──────── EXTRACTED MATERIAL

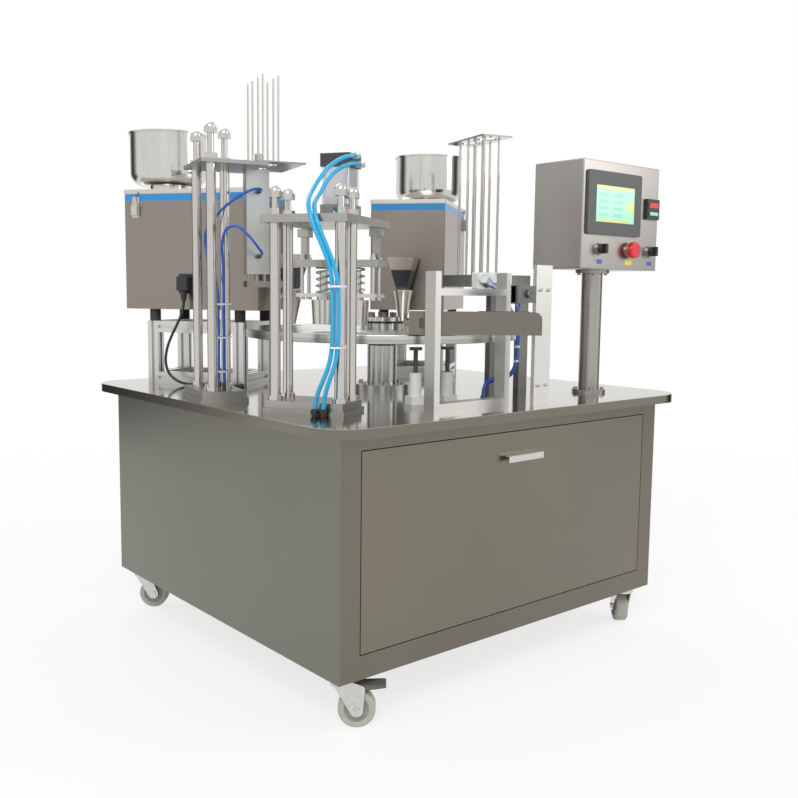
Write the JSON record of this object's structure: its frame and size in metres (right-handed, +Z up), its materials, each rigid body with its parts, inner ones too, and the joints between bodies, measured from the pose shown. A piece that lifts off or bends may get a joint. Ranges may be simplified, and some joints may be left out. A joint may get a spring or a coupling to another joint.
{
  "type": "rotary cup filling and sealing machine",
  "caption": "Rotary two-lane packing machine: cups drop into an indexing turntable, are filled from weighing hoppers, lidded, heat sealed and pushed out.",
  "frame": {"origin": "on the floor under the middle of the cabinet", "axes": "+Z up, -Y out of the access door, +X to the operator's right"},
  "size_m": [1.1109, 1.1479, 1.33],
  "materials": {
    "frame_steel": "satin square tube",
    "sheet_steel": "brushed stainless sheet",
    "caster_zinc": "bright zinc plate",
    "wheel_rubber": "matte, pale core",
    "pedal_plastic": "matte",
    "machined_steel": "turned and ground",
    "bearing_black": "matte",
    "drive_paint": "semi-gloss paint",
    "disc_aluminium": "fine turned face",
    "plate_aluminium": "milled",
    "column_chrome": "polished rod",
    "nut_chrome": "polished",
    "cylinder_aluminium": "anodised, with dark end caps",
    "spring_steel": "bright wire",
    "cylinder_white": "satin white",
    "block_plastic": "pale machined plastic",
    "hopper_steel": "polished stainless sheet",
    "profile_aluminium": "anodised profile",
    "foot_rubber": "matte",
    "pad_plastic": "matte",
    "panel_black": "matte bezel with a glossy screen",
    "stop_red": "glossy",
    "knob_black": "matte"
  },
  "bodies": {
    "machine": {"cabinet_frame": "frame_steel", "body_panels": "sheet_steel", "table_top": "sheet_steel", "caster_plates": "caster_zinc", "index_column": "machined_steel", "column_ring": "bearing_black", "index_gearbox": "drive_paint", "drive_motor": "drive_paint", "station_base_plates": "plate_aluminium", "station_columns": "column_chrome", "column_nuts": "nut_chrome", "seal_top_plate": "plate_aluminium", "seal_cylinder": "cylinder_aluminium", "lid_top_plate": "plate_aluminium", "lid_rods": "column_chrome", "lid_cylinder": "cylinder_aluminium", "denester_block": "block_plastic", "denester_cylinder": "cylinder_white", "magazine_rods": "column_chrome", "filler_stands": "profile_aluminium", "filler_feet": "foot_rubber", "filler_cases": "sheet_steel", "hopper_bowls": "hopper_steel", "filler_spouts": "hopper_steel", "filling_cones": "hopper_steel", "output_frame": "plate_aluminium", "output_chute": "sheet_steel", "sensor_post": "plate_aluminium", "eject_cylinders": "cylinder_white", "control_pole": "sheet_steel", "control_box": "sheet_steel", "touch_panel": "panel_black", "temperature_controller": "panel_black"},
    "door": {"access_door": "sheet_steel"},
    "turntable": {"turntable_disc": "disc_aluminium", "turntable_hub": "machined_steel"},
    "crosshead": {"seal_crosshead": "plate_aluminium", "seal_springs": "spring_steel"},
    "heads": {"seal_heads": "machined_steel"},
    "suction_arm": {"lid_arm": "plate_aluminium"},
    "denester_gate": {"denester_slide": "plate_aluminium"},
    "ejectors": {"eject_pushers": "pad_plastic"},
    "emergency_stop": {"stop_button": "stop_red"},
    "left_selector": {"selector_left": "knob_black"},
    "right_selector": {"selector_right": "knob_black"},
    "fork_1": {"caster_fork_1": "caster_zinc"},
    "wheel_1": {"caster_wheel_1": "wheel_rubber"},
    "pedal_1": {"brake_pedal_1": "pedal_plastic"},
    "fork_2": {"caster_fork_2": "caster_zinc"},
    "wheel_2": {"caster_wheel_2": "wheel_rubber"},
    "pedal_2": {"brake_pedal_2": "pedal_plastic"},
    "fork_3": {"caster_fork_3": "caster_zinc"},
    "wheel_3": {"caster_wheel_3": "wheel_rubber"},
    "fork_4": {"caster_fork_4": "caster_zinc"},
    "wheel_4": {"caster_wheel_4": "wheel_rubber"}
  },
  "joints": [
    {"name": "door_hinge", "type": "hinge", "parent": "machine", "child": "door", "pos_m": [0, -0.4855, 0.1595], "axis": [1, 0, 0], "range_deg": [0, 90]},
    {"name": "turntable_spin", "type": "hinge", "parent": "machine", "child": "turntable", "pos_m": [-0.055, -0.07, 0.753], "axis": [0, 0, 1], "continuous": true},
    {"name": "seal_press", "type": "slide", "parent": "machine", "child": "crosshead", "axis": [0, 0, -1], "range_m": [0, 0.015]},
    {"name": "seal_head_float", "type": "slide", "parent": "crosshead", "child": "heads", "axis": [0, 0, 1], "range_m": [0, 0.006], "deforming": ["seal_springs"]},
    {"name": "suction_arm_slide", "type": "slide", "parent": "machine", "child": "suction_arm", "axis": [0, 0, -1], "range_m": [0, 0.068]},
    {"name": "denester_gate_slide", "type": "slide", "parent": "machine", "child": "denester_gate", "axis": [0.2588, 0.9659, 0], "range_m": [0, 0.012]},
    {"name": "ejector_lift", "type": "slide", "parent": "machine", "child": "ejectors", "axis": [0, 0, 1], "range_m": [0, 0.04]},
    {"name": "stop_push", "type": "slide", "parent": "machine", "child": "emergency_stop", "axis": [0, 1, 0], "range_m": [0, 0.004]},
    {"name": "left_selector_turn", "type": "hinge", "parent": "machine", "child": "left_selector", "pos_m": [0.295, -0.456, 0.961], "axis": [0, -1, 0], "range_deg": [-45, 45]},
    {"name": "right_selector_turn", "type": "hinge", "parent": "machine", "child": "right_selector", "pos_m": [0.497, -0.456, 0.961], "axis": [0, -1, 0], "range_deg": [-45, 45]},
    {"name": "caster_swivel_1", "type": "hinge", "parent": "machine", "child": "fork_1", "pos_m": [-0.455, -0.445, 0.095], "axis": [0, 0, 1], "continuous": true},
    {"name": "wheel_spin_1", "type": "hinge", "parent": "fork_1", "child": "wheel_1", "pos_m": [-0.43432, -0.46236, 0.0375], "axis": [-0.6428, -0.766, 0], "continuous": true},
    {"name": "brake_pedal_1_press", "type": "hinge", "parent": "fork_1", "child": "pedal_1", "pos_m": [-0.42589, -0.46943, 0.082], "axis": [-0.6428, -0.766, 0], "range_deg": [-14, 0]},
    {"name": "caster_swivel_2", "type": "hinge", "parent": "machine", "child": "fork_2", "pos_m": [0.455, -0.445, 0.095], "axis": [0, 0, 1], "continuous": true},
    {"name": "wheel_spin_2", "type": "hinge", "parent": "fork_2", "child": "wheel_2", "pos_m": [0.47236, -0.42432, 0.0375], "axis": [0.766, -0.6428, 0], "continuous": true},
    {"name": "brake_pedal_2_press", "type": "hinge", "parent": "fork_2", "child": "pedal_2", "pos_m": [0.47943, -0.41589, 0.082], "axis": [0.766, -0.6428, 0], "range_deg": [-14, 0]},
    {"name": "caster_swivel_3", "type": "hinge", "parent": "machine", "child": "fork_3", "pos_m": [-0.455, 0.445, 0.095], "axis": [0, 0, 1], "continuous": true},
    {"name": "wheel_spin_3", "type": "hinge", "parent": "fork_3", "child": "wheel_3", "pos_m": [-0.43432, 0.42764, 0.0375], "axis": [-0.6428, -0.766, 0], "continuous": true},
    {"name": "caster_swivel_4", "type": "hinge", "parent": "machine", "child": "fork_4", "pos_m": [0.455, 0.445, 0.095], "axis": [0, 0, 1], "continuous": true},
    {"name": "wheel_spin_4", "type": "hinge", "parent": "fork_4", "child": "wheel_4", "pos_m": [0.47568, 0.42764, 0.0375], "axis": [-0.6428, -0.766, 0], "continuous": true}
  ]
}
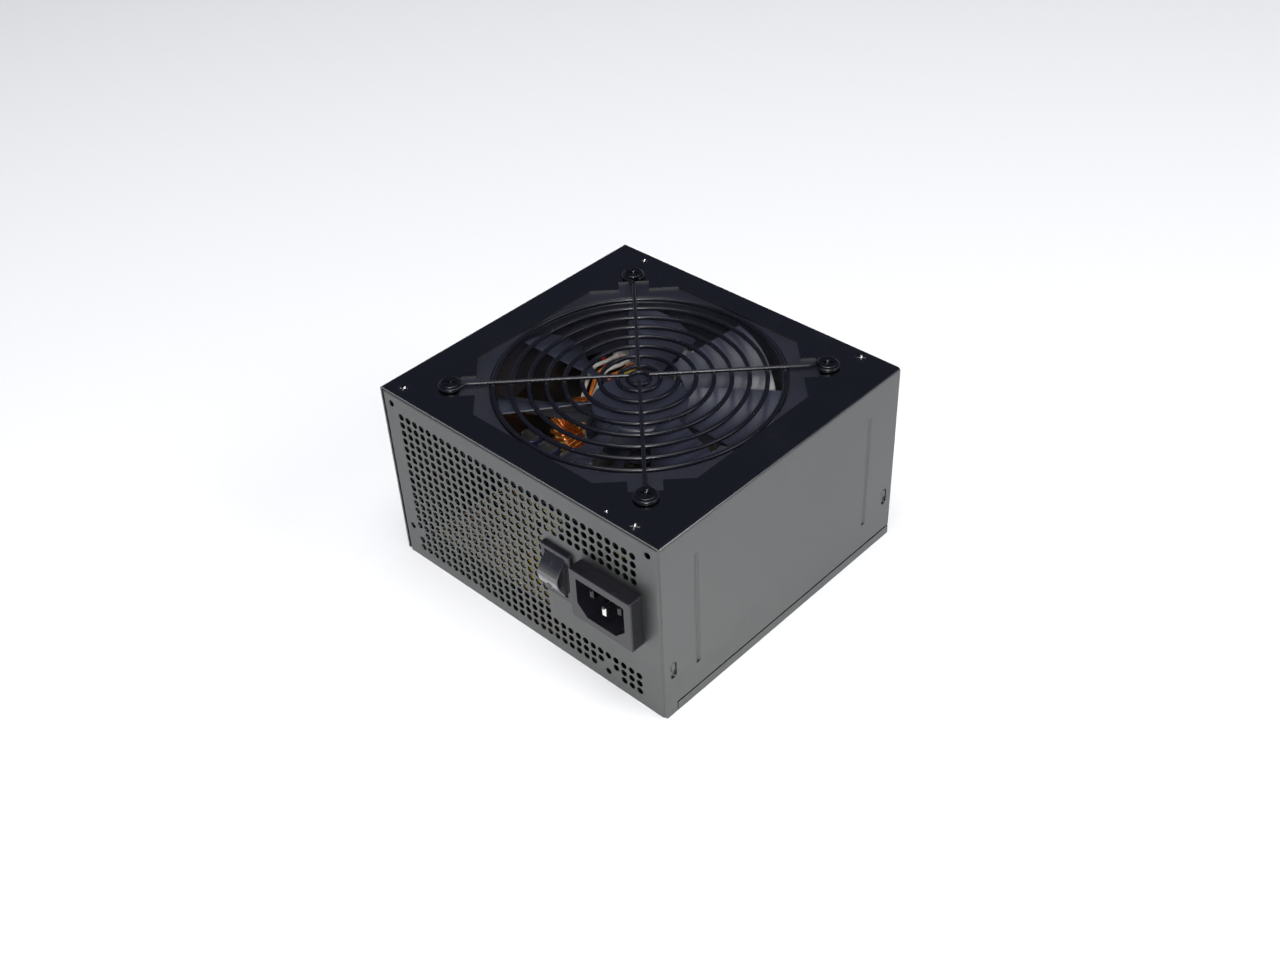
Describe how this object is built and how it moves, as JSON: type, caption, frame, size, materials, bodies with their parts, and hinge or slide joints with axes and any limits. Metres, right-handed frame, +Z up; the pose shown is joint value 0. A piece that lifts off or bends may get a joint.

────────────────

- EXERCISE
Which lines contain "pose"? Copy each of them out.

- THE COMPLETED TASK
Write the JSON record of this object's structure: its frame and size in metres (right-handed, +Z up), its materials, each rigid body with its parts, inner ones too, and the joints between bodies, measured from the pose shown. A piece that lifts off or bends may get a joint. Ranges may be simplified, and some joints may be left out. A joint may get a spring or a coupling to another joint.
Describe how this object is built and how it moves, as JSON: type, caption, frame, size, materials, bodies with their parts, and hinge or slide joints with axes and any limits. Metres, right-handed frame, +Z up; the pose shown is joint value 0. A piece that lifts off or bends may get a joint.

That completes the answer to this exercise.